You can use many tools to help you with this; please look at the Hints section for some tips and ideas. The best way is to use your favorite debugger to step through the disassembled binary.

Each time your bomb explodes it notifies the staff, and you lose 1/4 point (up to a max of 10 points) in the final score for the lab. So there are consequences to exploding the bomb. You must be careful!

Each phase is worth 10 points, for a total of 60 points.

The phases get progressively harder to defuse, but the expertise you gain as you move from phase to phase should offset this difficulty. However, the last phase will challenge even the best students, so please don't wait until the last minute to start.

The bomb ignores blank input lines. If you run the bomb with a command line argument such as psol.txt, it will read the input lines from psol.txt until it reaches EOF, and then switch over to stdin. In a moment of weakness, Dr. Evil added this feature so you don't have to keep retyping the solutions to phases you have already defused.

To avoid accidently detonating the bomb, you will need to learn how to single-step through the assembly code and how to set breakpoints. You will also need to learn how to inspect both the registers and the memory states. One of the nice side-effects of doing the lab is that you will get very good at using a debugger. This is a crucial skill that will pay big dividends the rest of your career.

Logistics

As usual, you may work in a group of up to 2 people.

Any clarifications and revisions to the assignment will be posted on the class Web page.

You should do this assignment on the fish machines. In fact, there is a rumor that Dr. Evil really is evil, and the bomb will always blow up if run elsewhere. There are several other tamper-proofing devices built into the bomb as well, or so they say.

Hand-In

There is no explicit hand-in. The bomb will notify your instructor automatically after you have successfully defused it. You can keep track of how you (and the other groups) are doing by looking at the bomb statistics page in the lab 2 area of the course Web space. This web page is updated continuously to show the progress of each group.
Hints (Please read this!)
There are many ways of defusing your bomb. You can examine it in great detail without ever running the program, and figure out exactly what it does. This is a useful technique, but it not always easy to do. You can also run it under a debugger, watch what it does step by step, and use this information to defuse it. This is probably the fastest way of defusing it.

We do make one request, please do not use brute force! You could write a program that will try every possible key to find the right one. But this is no good for several reasons:

  • You lose 1/4 point (up to a max of 10 points) every time you guess incorrectly and the bomb explodes.

  • Every time you guess wrong, a message is sent to the staff. You could very quickly saturate the network with these messages, and cause the system administrators to revoke your computer access.

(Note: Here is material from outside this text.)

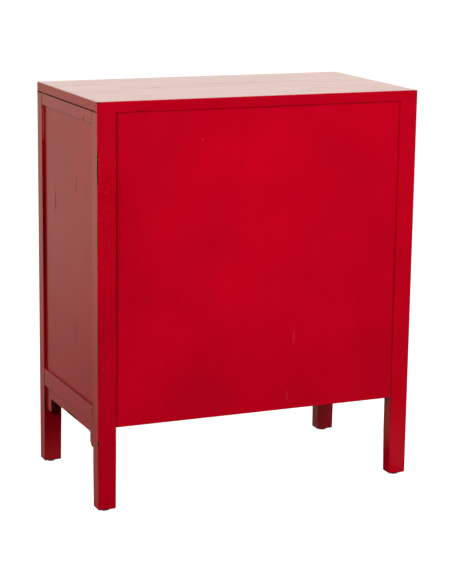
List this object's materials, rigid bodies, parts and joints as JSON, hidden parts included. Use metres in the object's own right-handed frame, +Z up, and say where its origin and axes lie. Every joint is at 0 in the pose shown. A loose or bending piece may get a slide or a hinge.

  • We haven't told you how long the strings are, nor have we told you what characters are in them. Even if you made the (wrong) assumptions that they all are less than 80 characters long and only contain letters, then you will have $26^{80}$ guesses for each phase. This will take a very long time to run, and you will not get the answer before the assignment is due.

There are many tools which are designed to help you figure out both how programs work, and what is wrong when they don't work. Here is a list of some of the tools you may find useful in analyzing your bomb, and hints on how to use them.

  • gdb

    The GNU debugger, this is a command line debugger tool available on virtually every platform. You can trace through a program line by line, examine memory and registers, look at both the source code and assembly code (we are not giving you the source code for most of your bomb), set breakpoints, set memory watch points, and write scripts. Here are some tips for using gdb.

    • To keep the bomb from blowing up every time you type in a wrong input, you'll want to learn how to set breakpoints.

    • A very handy single page summary is available in the lab 2 area of the course Web site.

    • For other documentation, type "help" at the gdb command prompt, or type "man gdb", or "info gdb" at a Unix prompt. Some people also like to run gdb under gdb-mode in emacs.


  • objdump -t

    This will print out the bomb's symbol table. The symbol table includes the names of all functions and global variables in the bomb, the names of all the functions the bomb calls, and their addresses. You may learn something by looking at the function names!

  • objdump -d

    Use this to disassemble all of the code in the bomb. You can also just look at individual functions. Reading the assembler code can tell you how the bomb works.

  • strings

    This utility will display the printable strings in your bomb.

Looking for a particular tool? How about documentation? Don't forget, the commands apropos and man are your friends. In particular, man ascii might come in useful. Also, the web may also be a treasure trove of information. If you get stumped, feel free to ask your TA for help.